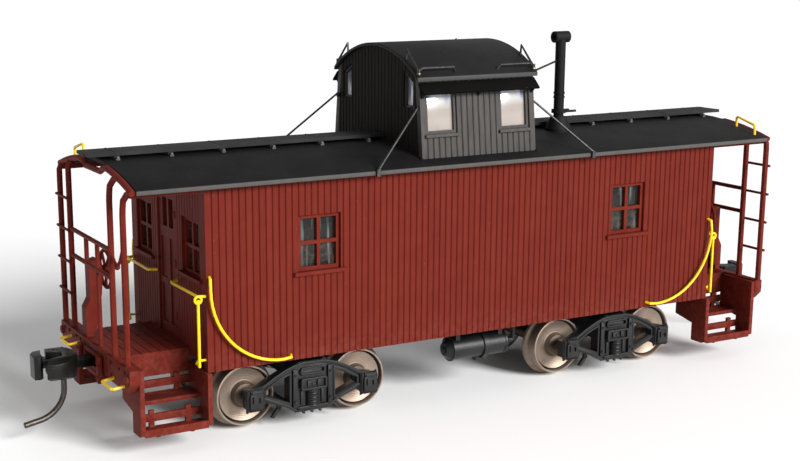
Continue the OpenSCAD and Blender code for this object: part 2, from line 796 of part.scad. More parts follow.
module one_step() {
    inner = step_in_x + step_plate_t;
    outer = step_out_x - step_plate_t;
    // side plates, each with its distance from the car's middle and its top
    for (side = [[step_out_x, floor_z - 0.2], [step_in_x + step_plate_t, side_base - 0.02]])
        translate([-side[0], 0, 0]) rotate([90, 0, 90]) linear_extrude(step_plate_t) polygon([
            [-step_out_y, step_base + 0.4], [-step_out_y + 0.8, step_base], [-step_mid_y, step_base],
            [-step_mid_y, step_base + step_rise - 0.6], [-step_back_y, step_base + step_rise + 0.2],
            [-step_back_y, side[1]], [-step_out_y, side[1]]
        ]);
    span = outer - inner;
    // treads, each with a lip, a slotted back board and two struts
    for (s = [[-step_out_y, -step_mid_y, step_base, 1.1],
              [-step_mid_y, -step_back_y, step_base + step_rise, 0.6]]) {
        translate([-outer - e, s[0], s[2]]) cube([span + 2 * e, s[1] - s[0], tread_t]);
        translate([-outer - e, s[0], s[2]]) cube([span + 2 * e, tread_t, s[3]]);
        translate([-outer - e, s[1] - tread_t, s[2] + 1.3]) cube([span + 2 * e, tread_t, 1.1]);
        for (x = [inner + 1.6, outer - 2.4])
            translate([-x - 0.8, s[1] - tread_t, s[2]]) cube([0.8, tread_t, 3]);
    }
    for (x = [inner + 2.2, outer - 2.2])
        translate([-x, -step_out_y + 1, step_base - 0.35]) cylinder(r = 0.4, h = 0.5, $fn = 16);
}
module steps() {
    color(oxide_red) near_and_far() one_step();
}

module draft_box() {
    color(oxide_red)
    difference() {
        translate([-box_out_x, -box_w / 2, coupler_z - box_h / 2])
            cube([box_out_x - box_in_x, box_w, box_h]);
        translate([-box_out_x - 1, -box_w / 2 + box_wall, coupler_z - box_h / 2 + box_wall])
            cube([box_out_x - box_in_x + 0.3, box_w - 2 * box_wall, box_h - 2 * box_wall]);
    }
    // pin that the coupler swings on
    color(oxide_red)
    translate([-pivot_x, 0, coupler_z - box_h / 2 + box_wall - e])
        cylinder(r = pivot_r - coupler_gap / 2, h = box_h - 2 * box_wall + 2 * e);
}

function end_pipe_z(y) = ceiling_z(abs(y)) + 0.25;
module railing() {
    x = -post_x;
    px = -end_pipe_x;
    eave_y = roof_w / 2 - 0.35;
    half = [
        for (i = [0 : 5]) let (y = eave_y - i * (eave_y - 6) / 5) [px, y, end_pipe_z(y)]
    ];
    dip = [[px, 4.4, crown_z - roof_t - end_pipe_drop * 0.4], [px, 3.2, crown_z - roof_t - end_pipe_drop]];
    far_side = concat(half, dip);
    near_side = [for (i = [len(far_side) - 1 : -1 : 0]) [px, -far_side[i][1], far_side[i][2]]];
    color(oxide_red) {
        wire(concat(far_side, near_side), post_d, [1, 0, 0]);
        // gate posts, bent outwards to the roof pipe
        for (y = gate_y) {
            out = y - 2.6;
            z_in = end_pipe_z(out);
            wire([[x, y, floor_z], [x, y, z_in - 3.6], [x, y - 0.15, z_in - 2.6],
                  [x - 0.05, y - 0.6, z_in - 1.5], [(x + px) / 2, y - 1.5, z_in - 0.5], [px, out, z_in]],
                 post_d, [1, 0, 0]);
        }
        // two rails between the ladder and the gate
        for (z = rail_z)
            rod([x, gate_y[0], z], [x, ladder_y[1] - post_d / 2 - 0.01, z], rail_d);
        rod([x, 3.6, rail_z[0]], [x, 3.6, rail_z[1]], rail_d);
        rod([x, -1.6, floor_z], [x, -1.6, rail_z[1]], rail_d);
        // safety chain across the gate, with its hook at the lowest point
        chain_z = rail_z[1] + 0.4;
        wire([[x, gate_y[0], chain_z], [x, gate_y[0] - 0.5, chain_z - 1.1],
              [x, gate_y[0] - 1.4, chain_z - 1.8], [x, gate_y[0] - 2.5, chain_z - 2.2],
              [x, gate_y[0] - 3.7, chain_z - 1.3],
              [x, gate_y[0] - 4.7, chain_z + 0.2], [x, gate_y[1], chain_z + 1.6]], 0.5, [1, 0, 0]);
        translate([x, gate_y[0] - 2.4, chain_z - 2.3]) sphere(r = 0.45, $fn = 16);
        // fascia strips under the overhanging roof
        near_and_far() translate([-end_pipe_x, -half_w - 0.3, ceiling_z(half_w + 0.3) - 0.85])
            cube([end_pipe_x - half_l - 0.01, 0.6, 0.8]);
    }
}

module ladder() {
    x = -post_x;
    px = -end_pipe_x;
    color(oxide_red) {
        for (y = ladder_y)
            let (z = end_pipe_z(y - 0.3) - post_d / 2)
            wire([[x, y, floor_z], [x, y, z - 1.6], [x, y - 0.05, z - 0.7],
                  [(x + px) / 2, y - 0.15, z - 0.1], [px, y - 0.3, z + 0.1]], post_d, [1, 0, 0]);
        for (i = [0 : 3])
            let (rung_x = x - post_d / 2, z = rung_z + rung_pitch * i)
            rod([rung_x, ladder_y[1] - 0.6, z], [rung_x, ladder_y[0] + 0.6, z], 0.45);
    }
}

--

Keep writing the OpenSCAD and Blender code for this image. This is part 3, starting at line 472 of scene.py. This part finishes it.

__Task prompt__
Reproduce every line of the listing above in which the string "from" appears.

__Exercise answer__
Continue the OpenSCAD and Blender code for this object: part 2, from line 796 of part.scad. More parts follow.
    // side plates, each with its distance from the car's middle and its top